┏━━
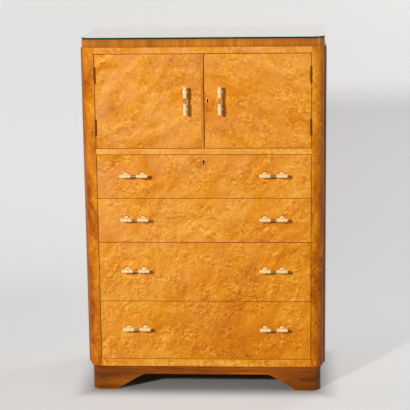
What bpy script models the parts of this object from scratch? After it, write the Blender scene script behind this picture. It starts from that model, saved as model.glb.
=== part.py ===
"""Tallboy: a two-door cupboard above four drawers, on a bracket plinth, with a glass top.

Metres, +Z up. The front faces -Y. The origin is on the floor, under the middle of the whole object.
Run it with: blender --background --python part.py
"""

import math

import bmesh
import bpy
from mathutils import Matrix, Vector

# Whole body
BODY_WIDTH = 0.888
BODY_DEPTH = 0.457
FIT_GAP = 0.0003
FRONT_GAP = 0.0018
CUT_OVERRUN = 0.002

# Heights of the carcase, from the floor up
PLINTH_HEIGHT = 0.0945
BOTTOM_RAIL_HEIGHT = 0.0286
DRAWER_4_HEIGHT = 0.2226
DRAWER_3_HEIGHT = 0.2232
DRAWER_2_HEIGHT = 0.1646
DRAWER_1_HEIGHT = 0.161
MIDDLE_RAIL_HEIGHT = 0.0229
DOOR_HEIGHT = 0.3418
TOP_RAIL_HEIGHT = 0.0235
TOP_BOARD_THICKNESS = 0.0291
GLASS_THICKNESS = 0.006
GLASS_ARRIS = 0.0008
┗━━
Exercise aim »
Starting at the first line of the material above, reproduce each line exactly up to and including the line with "from mathutils import Matrix, Vector".

Written answer »
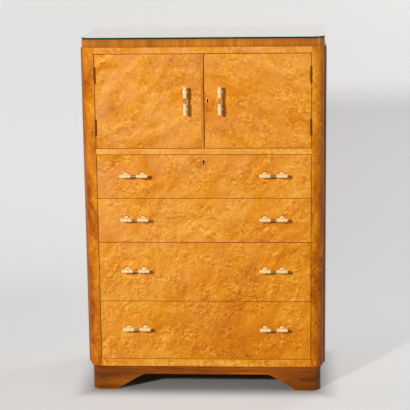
What bpy script models the parts of this object from scratch? After it, write the Blender scene script behind this picture. It starts from that model, saved as model.glb.
=== part.py ===
"""Tallboy: a two-door cupboard above four drawers, on a bracket plinth, with a glass top.

Metres, +Z up. The front faces -Y. The origin is on the floor, under the middle of the whole object.
Run it with: blender --background --python part.py
"""

import math

import bmesh
import bpy
from mathutils import Matrix, Vector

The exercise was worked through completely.